Medo venceu a cultura nascente de protestos em Cuba

Medo venceu a cultura nascente de protestos em Cuba

A marcha opositora de 15 de novembro em Cuba foi frustrada pelo temor de uma possível repressão do governo, que isolou muitos ativistas em suas casas. Mas, segundo dissidentes, também se deve a uma cultura muito nova de protestos na ilha.

Manuel Cuesta Morúa, um veterano opositor de 58 anos, saiu de sua casa, na segunda-feira (15), em Havana, para se juntar à marcha, mas não foi muito longe. De imediato, foi detido por policiais que já o esperavam.

Libertado na madrugada de terça, Cuesta considera que houve “certo improviso” no planejamento.

“Por mais difícil, perigoso e incontrolável” que seja uma manifestação pacífica “frente ao poder concentrado da violência no Estado”, a organização exigia “mais planejamento estratégico”, disse o opositor à AFP.

As manifestações maciças contra o governo “têm apenas quatro meses de idade em Cuba, e ainda são muito novas para que se queira chegar ao céu”, lamentou Cuesta Morúa.

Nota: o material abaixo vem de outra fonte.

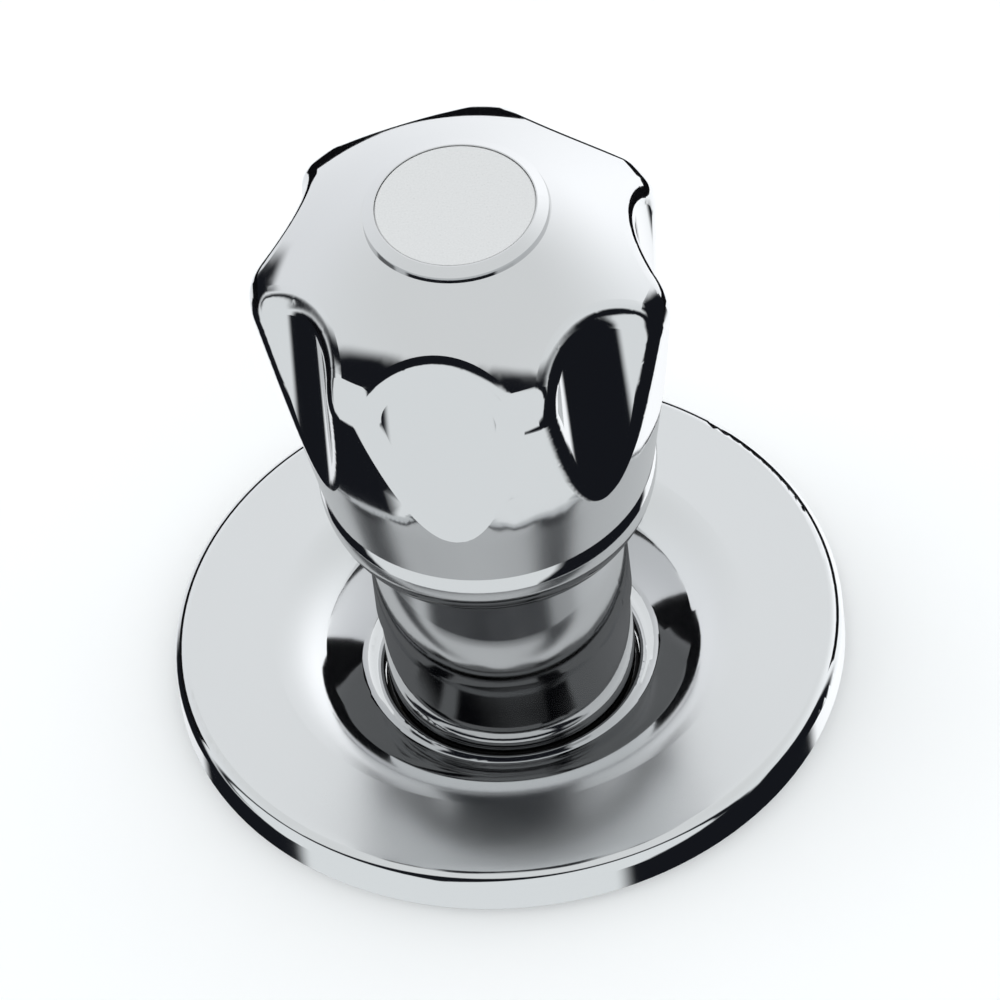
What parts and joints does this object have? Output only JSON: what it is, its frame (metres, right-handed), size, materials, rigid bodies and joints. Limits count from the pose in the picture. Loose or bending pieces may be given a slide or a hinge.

A convocação do grupo Archipiélago para exigir a libertação dos presos políticos surgiu após as históricas manifestações de 11 de julho, que deixaram um morto, dezenas de feridos e 1.270 detidos, dos quais 612 seguem presos, segundo a ONG Cubalex.

– ‘Ponto final’ –

A marcha de segunda não contou com o efeito surpresa das manifestações espontâneas de julho, pois vinha sendo convocada desde meados de setembro pelo grupo Archipiélago.

O anúncio antecipado resultou em “pelo menos 100 detenções arbitrárias e 131 pessoas bloqueadas em suas casas pela polícia”, e com manifestações de “repúdio” de simpatizantes do governo contra dissidentes, segundo o grupo opositor Cuba Decide.

O líder do Archipiélago, o dramaturgo Yunior García, foi impedido de fazer uma manifestação solitária no domingo, depois que agentes do Estado sitiaram sua casa. Desde então, não se sabia o seu paradeiro, já que ele não foi mais encontrado em sua casa.

Hoje, veio a confirmação de que Yunior deixou o país. “Confirmamos que chegaram [à Espanha] ele e sua esposa, com vistos de turista”, disseram à AFP fontes do governo espanhol, sem oferecer mais detalhes.

Na segunda-feira, as ruas de Havana amanheceram com um forte dispositivo policial, com agentes posicionados em lugares estratégicos da cidade.

“Ninguém saiu para marchar” porque existe “medo e repressão”, disse Adrián Fonseca, um cabeleireiro de 33 anos.

Ele considera que as sentenças de até 30 anos solicitadas pelos promotores contra os manifestantes detidos nos protestos de julho também “colocaram um ponto final no assunto”.

Já Karla Amanda, uma educadora de 22 anos, afirma que os jovens não aderiram à convocação porque não se identificam com o grupo Archipiélago.

“Quero mudanças também, porque sou jovem e quero algo novo, algo bom para o meu país”, mas eles [do Archipiélago] “não estão propondo nenhuma solução nem têm apoio”, frisou.